--- BEGIN ---

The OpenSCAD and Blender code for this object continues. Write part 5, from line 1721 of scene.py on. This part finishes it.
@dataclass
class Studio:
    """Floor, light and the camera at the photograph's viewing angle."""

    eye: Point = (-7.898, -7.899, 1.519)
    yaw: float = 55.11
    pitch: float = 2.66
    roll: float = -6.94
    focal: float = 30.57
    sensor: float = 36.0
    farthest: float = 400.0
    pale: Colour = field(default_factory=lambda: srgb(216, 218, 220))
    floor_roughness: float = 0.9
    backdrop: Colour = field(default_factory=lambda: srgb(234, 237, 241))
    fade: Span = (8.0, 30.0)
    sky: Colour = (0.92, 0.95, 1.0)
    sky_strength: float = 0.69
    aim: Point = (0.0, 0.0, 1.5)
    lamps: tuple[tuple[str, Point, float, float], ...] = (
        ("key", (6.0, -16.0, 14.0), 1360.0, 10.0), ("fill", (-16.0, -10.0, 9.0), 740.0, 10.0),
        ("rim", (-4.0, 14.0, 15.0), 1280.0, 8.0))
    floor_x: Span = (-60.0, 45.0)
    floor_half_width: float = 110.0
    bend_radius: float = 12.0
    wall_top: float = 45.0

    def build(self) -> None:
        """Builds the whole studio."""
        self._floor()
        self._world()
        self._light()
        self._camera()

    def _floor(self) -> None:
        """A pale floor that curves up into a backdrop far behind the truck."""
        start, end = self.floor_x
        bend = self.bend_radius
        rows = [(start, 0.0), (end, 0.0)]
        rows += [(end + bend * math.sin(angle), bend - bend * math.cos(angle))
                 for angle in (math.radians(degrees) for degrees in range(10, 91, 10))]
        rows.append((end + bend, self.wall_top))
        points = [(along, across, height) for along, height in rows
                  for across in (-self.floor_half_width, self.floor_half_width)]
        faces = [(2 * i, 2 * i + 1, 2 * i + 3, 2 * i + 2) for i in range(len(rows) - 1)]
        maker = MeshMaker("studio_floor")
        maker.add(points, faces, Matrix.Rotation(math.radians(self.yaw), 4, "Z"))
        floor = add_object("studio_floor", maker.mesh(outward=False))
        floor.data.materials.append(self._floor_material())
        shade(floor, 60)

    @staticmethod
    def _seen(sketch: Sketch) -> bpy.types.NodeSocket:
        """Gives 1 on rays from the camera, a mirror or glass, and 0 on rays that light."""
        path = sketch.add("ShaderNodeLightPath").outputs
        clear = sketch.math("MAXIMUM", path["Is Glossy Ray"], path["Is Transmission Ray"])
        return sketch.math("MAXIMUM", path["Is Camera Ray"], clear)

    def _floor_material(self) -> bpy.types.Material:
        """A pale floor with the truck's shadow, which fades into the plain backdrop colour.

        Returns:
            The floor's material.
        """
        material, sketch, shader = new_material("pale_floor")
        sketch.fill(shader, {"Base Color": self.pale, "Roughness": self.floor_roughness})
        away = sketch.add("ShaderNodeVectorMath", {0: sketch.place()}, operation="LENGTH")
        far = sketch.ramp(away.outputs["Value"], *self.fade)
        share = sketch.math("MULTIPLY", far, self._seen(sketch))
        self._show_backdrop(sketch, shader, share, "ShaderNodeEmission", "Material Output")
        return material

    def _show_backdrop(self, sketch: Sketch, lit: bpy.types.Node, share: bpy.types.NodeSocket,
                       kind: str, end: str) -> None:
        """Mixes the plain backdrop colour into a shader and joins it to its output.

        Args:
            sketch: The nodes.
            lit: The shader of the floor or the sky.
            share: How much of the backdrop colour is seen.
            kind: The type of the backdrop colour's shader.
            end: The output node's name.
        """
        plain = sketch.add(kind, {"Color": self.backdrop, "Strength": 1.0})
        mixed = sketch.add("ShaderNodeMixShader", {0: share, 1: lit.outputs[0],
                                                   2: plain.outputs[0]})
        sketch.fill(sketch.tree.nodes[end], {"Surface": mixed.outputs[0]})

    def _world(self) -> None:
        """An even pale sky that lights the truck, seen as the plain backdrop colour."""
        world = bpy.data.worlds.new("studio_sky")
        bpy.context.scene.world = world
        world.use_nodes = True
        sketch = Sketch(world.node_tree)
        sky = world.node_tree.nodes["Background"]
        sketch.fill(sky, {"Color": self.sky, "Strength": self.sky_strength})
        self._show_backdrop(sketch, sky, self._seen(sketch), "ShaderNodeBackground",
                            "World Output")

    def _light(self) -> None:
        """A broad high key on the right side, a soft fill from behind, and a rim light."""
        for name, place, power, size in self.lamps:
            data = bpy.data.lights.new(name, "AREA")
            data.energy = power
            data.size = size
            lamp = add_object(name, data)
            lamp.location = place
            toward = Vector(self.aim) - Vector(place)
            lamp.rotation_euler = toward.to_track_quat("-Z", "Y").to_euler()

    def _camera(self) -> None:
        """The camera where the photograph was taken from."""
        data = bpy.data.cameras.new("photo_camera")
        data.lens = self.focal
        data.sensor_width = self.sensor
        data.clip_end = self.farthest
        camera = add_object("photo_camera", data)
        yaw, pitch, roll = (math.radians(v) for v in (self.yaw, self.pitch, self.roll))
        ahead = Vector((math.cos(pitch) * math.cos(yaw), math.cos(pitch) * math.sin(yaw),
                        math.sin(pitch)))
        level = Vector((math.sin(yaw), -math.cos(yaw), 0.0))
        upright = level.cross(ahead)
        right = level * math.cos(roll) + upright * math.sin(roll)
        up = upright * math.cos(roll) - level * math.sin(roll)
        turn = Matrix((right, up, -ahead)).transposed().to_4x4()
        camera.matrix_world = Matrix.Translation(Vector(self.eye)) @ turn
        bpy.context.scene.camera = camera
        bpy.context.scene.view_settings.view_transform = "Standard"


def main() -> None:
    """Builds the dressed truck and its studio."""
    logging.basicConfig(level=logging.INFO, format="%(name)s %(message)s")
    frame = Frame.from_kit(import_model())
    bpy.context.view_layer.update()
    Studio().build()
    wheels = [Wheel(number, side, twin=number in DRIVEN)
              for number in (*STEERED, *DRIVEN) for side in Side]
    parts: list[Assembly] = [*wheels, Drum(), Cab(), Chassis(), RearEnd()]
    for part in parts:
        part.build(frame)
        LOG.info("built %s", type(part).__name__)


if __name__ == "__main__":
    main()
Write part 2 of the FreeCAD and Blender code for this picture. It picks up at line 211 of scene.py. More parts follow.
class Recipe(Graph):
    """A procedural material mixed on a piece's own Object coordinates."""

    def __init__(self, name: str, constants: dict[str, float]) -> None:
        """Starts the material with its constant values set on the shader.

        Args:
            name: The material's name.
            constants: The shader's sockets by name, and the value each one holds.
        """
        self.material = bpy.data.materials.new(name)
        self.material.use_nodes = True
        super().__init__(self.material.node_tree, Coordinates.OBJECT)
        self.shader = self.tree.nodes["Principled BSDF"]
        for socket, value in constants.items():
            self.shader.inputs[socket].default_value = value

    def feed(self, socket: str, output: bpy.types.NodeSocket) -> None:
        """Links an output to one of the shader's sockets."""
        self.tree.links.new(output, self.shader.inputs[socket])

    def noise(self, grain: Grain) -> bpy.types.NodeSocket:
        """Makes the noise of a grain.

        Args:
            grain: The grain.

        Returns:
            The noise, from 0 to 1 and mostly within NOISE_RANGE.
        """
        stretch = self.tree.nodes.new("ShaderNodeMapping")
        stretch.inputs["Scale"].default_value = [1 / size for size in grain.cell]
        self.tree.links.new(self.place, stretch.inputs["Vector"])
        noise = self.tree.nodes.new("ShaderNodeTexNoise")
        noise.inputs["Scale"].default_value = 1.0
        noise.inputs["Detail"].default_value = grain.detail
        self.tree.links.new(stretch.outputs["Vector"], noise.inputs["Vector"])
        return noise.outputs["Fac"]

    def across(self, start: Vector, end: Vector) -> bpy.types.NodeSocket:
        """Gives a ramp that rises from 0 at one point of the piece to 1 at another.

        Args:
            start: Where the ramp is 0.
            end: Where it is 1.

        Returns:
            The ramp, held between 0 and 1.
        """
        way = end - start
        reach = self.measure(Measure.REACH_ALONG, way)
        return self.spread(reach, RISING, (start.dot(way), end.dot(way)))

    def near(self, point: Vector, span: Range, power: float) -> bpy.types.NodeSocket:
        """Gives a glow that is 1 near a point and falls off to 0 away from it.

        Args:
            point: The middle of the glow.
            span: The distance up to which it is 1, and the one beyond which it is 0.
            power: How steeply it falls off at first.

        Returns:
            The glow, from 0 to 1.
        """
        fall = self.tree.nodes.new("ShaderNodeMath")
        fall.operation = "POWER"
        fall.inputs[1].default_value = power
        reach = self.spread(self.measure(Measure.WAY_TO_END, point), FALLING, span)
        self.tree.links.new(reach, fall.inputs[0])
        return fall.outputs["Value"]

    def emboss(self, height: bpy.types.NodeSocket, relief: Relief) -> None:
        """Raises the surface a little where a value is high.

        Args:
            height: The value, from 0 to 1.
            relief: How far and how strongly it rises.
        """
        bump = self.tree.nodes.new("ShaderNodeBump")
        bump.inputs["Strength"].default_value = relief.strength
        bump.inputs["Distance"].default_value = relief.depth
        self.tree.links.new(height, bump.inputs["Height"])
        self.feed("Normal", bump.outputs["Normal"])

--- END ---

YOUR GOAL. Above are some lines. Repeat exactly, and only, those from the line that has "Write part 2" through the line that has "on the shader.".

OUTPUT OF THE EXERCISE.
Write part 2 of the FreeCAD and Blender code for this picture. It picks up at line 211 of scene.py. More parts follow.
class Recipe(Graph):
    """A procedural material mixed on a piece's own Object coordinates."""

    def __init__(self, name: str, constants: dict[str, float]) -> None:
        """Starts the material with its constant values set on the shader.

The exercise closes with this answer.